What the exercise asks:
Please print the full listing exactly.
--------------------
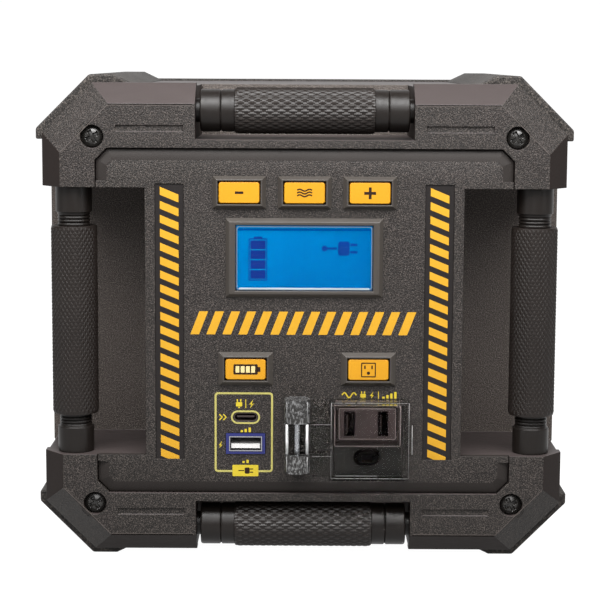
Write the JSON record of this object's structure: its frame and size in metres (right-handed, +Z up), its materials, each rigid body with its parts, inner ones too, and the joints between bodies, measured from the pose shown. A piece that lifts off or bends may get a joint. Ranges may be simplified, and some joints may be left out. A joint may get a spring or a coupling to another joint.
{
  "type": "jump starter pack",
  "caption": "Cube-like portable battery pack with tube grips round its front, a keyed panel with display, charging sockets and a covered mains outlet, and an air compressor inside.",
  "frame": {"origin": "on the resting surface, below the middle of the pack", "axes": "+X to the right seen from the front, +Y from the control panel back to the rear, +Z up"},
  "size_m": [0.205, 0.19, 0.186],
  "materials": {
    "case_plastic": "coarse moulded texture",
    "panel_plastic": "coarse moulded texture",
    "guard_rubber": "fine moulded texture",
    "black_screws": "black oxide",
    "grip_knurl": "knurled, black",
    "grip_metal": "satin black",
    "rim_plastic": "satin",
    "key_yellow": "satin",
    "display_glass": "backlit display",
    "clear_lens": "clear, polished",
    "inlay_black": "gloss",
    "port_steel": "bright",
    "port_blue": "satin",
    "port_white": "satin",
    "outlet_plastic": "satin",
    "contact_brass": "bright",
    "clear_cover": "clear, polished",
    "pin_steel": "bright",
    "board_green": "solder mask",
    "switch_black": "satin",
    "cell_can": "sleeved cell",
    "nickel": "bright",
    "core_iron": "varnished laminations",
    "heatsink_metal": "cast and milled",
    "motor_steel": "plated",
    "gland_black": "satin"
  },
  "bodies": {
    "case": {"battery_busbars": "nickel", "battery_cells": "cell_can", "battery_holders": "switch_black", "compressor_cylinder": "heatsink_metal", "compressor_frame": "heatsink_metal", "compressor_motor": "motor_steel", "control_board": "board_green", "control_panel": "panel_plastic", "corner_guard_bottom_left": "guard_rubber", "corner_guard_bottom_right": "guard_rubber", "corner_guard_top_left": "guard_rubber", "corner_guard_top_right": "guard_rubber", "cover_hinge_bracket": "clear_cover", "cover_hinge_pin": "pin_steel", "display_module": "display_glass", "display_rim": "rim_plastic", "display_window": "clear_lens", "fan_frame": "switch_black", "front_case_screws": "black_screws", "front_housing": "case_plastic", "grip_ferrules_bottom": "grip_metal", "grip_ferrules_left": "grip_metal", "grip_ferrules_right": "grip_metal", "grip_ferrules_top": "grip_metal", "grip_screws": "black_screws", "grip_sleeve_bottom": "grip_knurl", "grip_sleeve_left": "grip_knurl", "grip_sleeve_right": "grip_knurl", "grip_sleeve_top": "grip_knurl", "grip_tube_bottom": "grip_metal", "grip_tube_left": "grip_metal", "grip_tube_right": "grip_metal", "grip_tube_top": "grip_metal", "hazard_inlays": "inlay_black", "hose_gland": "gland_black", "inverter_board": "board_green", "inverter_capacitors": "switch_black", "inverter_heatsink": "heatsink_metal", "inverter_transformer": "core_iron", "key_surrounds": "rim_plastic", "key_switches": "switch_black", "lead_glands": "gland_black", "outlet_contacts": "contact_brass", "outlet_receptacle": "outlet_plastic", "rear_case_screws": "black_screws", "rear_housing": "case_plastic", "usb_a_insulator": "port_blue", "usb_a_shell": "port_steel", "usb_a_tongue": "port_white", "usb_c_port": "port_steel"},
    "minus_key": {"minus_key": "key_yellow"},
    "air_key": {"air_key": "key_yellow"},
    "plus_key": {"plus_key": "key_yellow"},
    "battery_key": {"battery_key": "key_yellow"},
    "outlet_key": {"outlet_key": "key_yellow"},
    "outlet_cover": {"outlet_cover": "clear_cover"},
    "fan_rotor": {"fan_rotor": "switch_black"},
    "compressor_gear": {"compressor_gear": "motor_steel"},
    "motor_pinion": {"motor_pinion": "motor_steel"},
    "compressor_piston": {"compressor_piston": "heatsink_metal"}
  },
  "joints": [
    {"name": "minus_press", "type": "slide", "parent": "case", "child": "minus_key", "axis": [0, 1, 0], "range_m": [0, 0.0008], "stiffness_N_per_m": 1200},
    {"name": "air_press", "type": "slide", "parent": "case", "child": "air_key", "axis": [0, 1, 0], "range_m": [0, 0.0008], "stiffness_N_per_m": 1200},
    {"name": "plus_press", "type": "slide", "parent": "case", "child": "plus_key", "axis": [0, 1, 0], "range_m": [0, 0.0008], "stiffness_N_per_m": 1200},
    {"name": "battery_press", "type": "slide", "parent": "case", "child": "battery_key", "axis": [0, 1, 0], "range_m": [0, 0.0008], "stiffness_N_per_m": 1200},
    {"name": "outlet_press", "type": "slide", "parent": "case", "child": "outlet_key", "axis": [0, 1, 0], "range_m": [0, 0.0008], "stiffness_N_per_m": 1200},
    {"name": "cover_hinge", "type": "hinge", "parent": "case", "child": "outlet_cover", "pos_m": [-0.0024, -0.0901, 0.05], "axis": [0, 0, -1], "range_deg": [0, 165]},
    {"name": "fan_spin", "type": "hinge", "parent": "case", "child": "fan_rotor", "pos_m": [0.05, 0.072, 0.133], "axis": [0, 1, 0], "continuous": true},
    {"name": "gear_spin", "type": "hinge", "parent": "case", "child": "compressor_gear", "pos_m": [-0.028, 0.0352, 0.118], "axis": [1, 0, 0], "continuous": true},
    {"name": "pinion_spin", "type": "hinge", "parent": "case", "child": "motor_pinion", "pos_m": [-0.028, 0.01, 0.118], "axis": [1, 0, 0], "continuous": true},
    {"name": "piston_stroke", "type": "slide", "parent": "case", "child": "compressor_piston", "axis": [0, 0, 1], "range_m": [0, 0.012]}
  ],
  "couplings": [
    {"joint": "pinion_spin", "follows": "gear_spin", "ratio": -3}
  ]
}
--------------------
Final result:
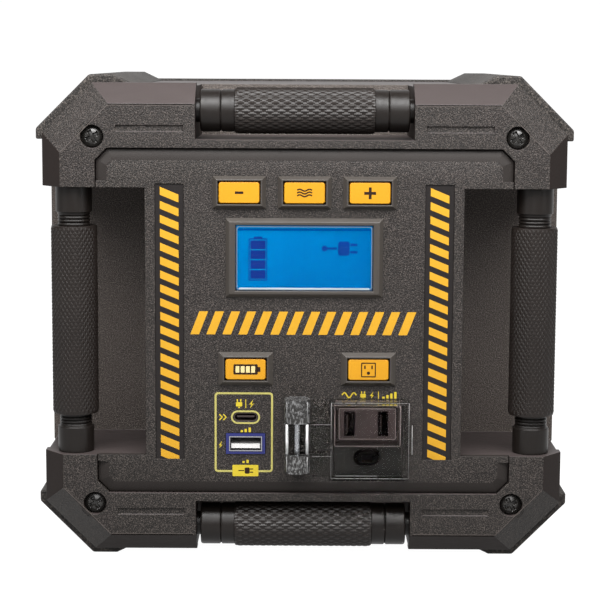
Write the JSON record of this object's structure: its frame and size in metres (right-handed, +Z up), its materials, each rigid body with its parts, inner ones too, and the joints between bodies, measured from the pose shown. A piece that lifts off or bends may get a joint. Ranges may be simplified, and some joints may be left out. A joint may get a spring or a coupling to another joint.
{
  "type": "jump starter pack",
  "caption": "Cube-like portable battery pack with tube grips round its front, a keyed panel with display, charging sockets and a covered mains outlet, and an air compressor inside.",
  "frame": {"origin": "on the resting surface, below the middle of the pack", "axes": "+X to the right seen from the front, +Y from the control panel back to the rear, +Z up"},
  "size_m": [0.205, 0.19, 0.186],
  "materials": {
    "case_plastic": "coarse moulded texture",
    "panel_plastic": "coarse moulded texture",
    "guard_rubber": "fine moulded texture",
    "black_screws": "black oxide",
    "grip_knurl": "knurled, black",
    "grip_metal": "satin black",
    "rim_plastic": "satin",
    "key_yellow": "satin",
    "display_glass": "backlit display",
    "clear_lens": "clear, polished",
    "inlay_black": "gloss",
    "port_steel": "bright",
    "port_blue": "satin",
    "port_white": "satin",
    "outlet_plastic": "satin",
    "contact_brass": "bright",
    "clear_cover": "clear, polished",
    "pin_steel": "bright",
    "board_green": "solder mask",
    "switch_black": "satin",
    "cell_can": "sleeved cell",
    "nickel": "bright",
    "core_iron": "varnished laminations",
    "heatsink_metal": "cast and milled",
    "motor_steel": "plated",
    "gland_black": "satin"
  },
  "bodies": {
    "case": {"battery_busbars": "nickel", "battery_cells": "cell_can", "battery_holders": "switch_black", "compressor_cylinder": "heatsink_metal", "compressor_frame": "heatsink_metal", "compressor_motor": "motor_steel", "control_board": "board_green", "control_panel": "panel_plastic", "corner_guard_bottom_left": "guard_rubber", "corner_guard_bottom_right": "guard_rubber", "corner_guard_top_left": "guard_rubber", "corner_guard_top_right": "guard_rubber", "cover_hinge_bracket": "clear_cover", "cover_hinge_pin": "pin_steel", "display_module": "display_glass", "display_rim": "rim_plastic", "display_window": "clear_lens", "fan_frame": "switch_black", "front_case_screws": "black_screws", "front_housing": "case_plastic", "grip_ferrules_bottom": "grip_metal", "grip_ferrules_left": "grip_metal", "grip_ferrules_right": "grip_metal", "grip_ferrules_top": "grip_metal", "grip_screws": "black_screws", "grip_sleeve_bottom": "grip_knurl", "grip_sleeve_left": "grip_knurl", "grip_sleeve_right": "grip_knurl", "grip_sleeve_top": "grip_knurl", "grip_tube_bottom": "grip_metal", "grip_tube_left": "grip_metal", "grip_tube_right": "grip_metal", "grip_tube_top": "grip_metal", "hazard_inlays": "inlay_black", "hose_gland": "gland_black", "inverter_board": "board_green", "inverter_capacitors": "switch_black", "inverter_heatsink": "heatsink_metal", "inverter_transformer": "core_iron", "key_surrounds": "rim_plastic", "key_switches": "switch_black", "lead_glands": "gland_black", "outlet_contacts": "contact_brass", "outlet_receptacle": "outlet_plastic", "rear_case_screws": "black_screws", "rear_housing": "case_plastic", "usb_a_insulator": "port_blue", "usb_a_shell": "port_steel", "usb_a_tongue": "port_white", "usb_c_port": "port_steel"},
    "minus_key": {"minus_key": "key_yellow"},
    "air_key": {"air_key": "key_yellow"},
    "plus_key": {"plus_key": "key_yellow"},
    "battery_key": {"battery_key": "key_yellow"},
    "outlet_key": {"outlet_key": "key_yellow"},
    "outlet_cover": {"outlet_cover": "clear_cover"},
    "fan_rotor": {"fan_rotor": "switch_black"},
    "compressor_gear": {"compressor_gear": "motor_steel"},
    "motor_pinion": {"motor_pinion": "motor_steel"},
    "compressor_piston": {"compressor_piston": "heatsink_metal"}
  },
  "joints": [
    {"name": "minus_press", "type": "slide", "parent": "case", "child": "minus_key", "axis": [0, 1, 0], "range_m": [0, 0.0008], "stiffness_N_per_m": 1200},
    {"name": "air_press", "type": "slide", "parent": "case", "child": "air_key", "axis": [0, 1, 0], "range_m": [0, 0.0008], "stiffness_N_per_m": 1200},
    {"name": "plus_press", "type": "slide", "parent": "case", "child": "plus_key", "axis": [0, 1, 0], "range_m": [0, 0.0008], "stiffness_N_per_m": 1200},
    {"name": "battery_press", "type": "slide", "parent": "case", "child": "battery_key", "axis": [0, 1, 0], "range_m": [0, 0.0008], "stiffness_N_per_m": 1200},
    {"name": "outlet_press", "type": "slide", "parent": "case", "child": "outlet_key", "axis": [0, 1, 0], "range_m": [0, 0.0008], "stiffness_N_per_m": 1200},
    {"name": "cover_hinge", "type": "hinge", "parent": "case", "child": "outlet_cover", "pos_m": [-0.0024, -0.0901, 0.05], "axis": [0, 0, -1], "range_deg": [0, 165]},
    {"name": "fan_spin", "type": "hinge", "parent": "case", "child": "fan_rotor", "pos_m": [0.05, 0.072, 0.133], "axis": [0, 1, 0], "continuous": true},
    {"name": "gear_spin", "type": "hinge", "parent": "case", "child": "compressor_gear", "pos_m": [-0.028, 0.0352, 0.118], "axis": [1, 0, 0], "continuous": true},
    {"name": "pinion_spin", "type": "hinge", "parent": "case", "child": "motor_pinion", "pos_m": [-0.028, 0.01, 0.118], "axis": [1, 0, 0], "continuous": true},
    {"name": "piston_stroke", "type": "slide", "parent": "case", "child": "compressor_piston", "axis": [0, 0, 1], "range_m": [0, 0.012]}
  ],
  "couplings": [
    {"joint": "pinion_spin", "follows": "gear_spin", "ratio": -3}
  ]
}